On 07/28/2011 I received an e-mail to contact my attorney and when I did he informed me that adult probation and the state is requiring me to admit guilt to count 15 during sex offender treatment program and that if I do not I will be sent back to prison. My reply was, "let them." I was told that if this was the route that I was taking to expect to be arrested upon my next hearing. Not even considering the violation of my civil rights, this would mean that I would no longer be able to complete my schooling and would lose $4000 as a direct result of the Maricopa County adult probation department and the state of Arizona. Mr. Euchner was appalled that adult probation and the state would require someone to incriminate themselves through coercion and threats as a condition of probation.
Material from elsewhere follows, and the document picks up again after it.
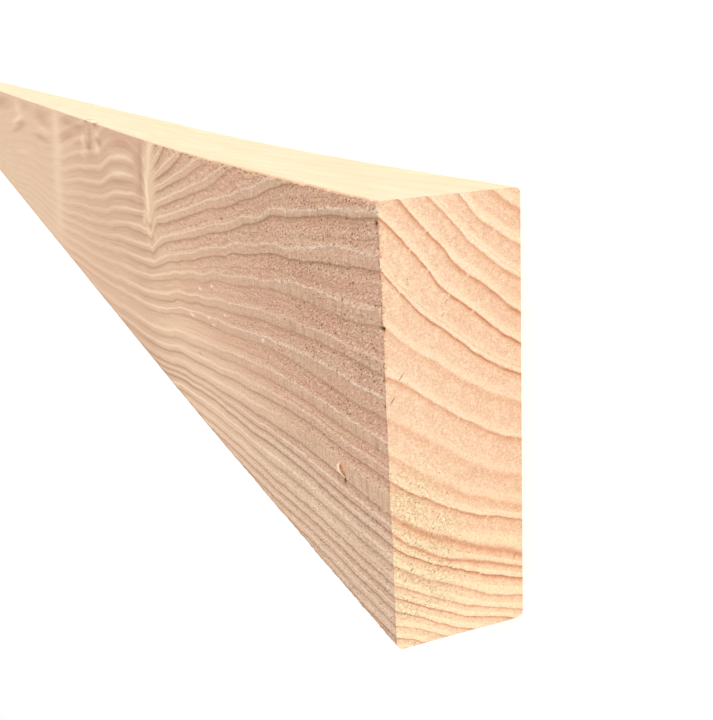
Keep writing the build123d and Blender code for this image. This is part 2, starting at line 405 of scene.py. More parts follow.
# the torn chip: a lifted flake with a hole below it
hole = np.exp(-(((S - 41.0) / 3.0) ** 2 + ((V0 - 99.6) / 1.5) ** 2) ** 2)
lift -= on_top * 1.2 * hole
for s0, v0, h in ((52, 102.5, 0.6), (203, 62, 0.8), (183, 71, 0.7), (214, 79, 0.6), (205, 80, 0.6), (124, 70, 0.6), (228, 67, 0.6), (250, 85, 0.6)):
    r = max(1.3, 0.010 * s0)
    lift += on_top * h * np.exp(-(((S - s0) / r) ** 2 + ((V0 - v0) / 1.3) ** 2))

V1 = V0 + NV * lift + dV
W1 = W0 + NW * lift + dW
S1 = S.copy()
# the cut end is not quite clean along its arrises
nick = np.clip(0.3 + 0.8 * noise(V0 / 1.4, W0 / 1.4, 0.3), 0, 1) * on_top + 0.4 * np.clip(0.2 + 0.6 * noise(V0 / 2.1, W0 / 2.1, 5.3), 0, 1) * (1 - on_top)
S1[0] = 0.10 + 0.35 * nick[0]
S1[1] = np.maximum(S1[1], S1[0] + 0.2)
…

He was so shocked at this brazen violation of constitutional rights that he consulted with the other attorneys in the public defender office to determine if this had happened to anyone before. Only one the other attorney in the public defender office claims that he was aware of a single instance that was similar to mine. There's a good reason for that. By the time a prisoner is released, decades of time have usually passed. They have long since exhausted all of their state remedies and no longer have an attorney working on their case. Consequently none of these cases rise into the awareness of the public defender or anyone else for that matter. The probationer has essentially been placed into a dark void where they have no recourse to the law and have essentially become punching bags for any probation officer to do with as they please. That is, until I came along.
Mr. Pattis you have my permission to use my name in the reproduction of any of the above. The other names that I have mentioned are public servants and as a result have no expectation of privacy. Nobody is going to be served well by keeping any of this quiet. Please bang your drum loudly!